What happened

The Seventh Circuit denied Serbian professional soccer player Bojan Andric's petition for review of a Board of Immigration Appeals order rejecting his asylum claim, holding that violence and threats he attributed to soccer hooligans were not tied to a protected ground under the immigration laws.

Andric said he entered the United States on a visitor visa and sought asylum after claiming that Serbian soccer hooligans beat him, threatened him and viewed him as anti-hooligan or as someone who had reported them to police. Judge Ilana Rovner, writing for a panel that included Judges Candace Jackson-Akiwumi and Nancy Maldonado, said the record did not compel overturning the agency's rejection of his claim.

The panel said it did not need to decide whether the assault and threats amounted to past persecution because the alleged harm was not because of a statutorily protected ground. Andric had framed the case around a proposed social group of Serbian soccer players who were victims of violence from soccer hooligans, later shifting to former soccer players in Serbia.

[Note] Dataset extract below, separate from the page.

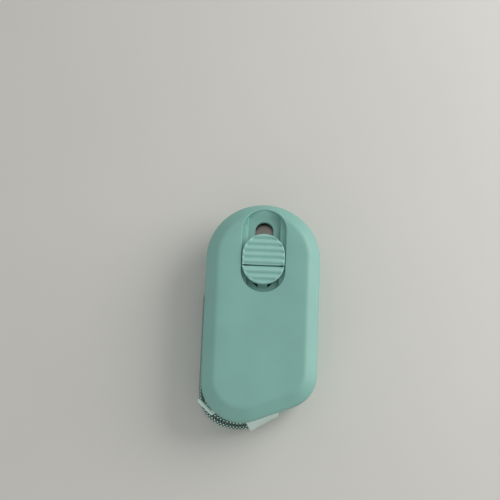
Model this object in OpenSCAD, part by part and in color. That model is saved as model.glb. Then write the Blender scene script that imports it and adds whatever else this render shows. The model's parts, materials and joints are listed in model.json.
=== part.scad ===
// Pocket rotary cutter with a spring-return tape measure in the same case.
// It lies on its back: +Z is up through the front face, +Y points to the blade end.
// Origin: half way along the case, on the flat of the back.

/* [Case] */
// Overall length of the case, blade end to lowest corner
body_length = 86.3; // [84:0.1:92]
// Overall width, which is also the diameter of the round blade end
body_width = 44; // [43:0.1:48]
// Overall thickness, back to front flat
body_height = 20; // [19.6:0.1:22]
// Radius of the lower left corner
corner_l_r = 15.6; // [15:0.1:17]
// Radius of the lower right corner
corner_r_r = 13.1; // [12:0.1:14.5]
// How much higher the lower right corner ends than the left one
corner_rise = 5.9; // [5:0.1:7]
// Height of the line where the two shells part
part_z = 14.2; // [14:0.1:14.4]
// Width of the sloped border round the front flat
chamfer_w = 4.5; // [3.5:0.1:5.5]
// Drop of that sloped border
chamfer_h = 3; // [2.6:0.1:3.4]
// Softening of the case's sharp edges
edge_soft = 0.35; // [0.2:0.05:0.5]
// Wall of the front shell
front_wall = 1.8; // [1.5:0.1:2]
// Wall of the rear shell
rear_wall = 1.6; // [1.2:0.1:1.8]
// Floor of the rear shell
rear_floor = 1.6; // [1.3:0.1:1.8]
// How far the rear shell stands back under the front one at the parting line
rear_step = 0.5; // [0.3:0.1:0.7]
// How far the rear shell curves in from there down to its flat
rear_curve = 6.5; // [6:0.1:7]

/* [Thumb recess] */
// Width of the recess
recess_w = 17; // [16.6:0.1:18]
// Length of the recess
recess_l = 33.3; // [33:0.1:34]
// Depth of the recess floor below the front flat
recess_d = 3.4; // [3.2:0.1:3.6]
// Depth of the two side ledges below the front flat
ledge_d = 1.8; // [1.6:0.1:2]
// Width of the channel between the ledges
channel_w = 12; // [11.6:0.1:12.6]
// Distance from the recess to the blade end of the case
recess_gap = 2.7; // [2.5:0.1:3]
// Wall and floor thickness of the recess
recess_wall = 1.4; // [1.2:0.1:1.5]
// Length of the ramp at the recess's upper end
ramp_l = 2.6; // [2:0.1:3]
// Width of the slot through the recess floor
slot_w = 7; // [6.6:0.1:7.4]
// Length of that slot
slot_l = 26.4; // [26.2:0.1:26.8]
// Distance from the recess's lower end to the slot
slot_gap = 2.6; // [2.4:0.1:2.8]

/* [Slider] */
// Width of the two-part thumb pad
pad_w = 16.4; // [15.6:0.1:16.4]
// Length of the two-part thumb pad
pad_l = 20.3; // [19.6:0.1:20.6]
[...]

The court said Andric conceded that being a professional soccer player is not immutable, and it held that his revised proposed group of former soccer players was waived because he had not presented it to the immigration judge. The panel also said both formulations failed on the merits because the alleged danger stemmed from poor play and angry fans, not group membership. "A personal dispute cannot support an asylum claim."

The panel also found that Andric waived his imputed-political-opinion argument in the Seventh Circuit and, in any event, had not shown that the hooligans were motivated by a political opinion they attributed to him rather than by his performance.

The decision carries a secondary warning for immigration adjudication. The panel criticized immigration judges' use of boilerplate addenda of law, saying the format complicates meaningful review by forcing the Board or reviewing court to connect factual and legal conclusions to authorities listed elsewhere. But the Seventh Circuit declined to reject the practice in this case, saying a more explicit bridge would not have changed the outcome.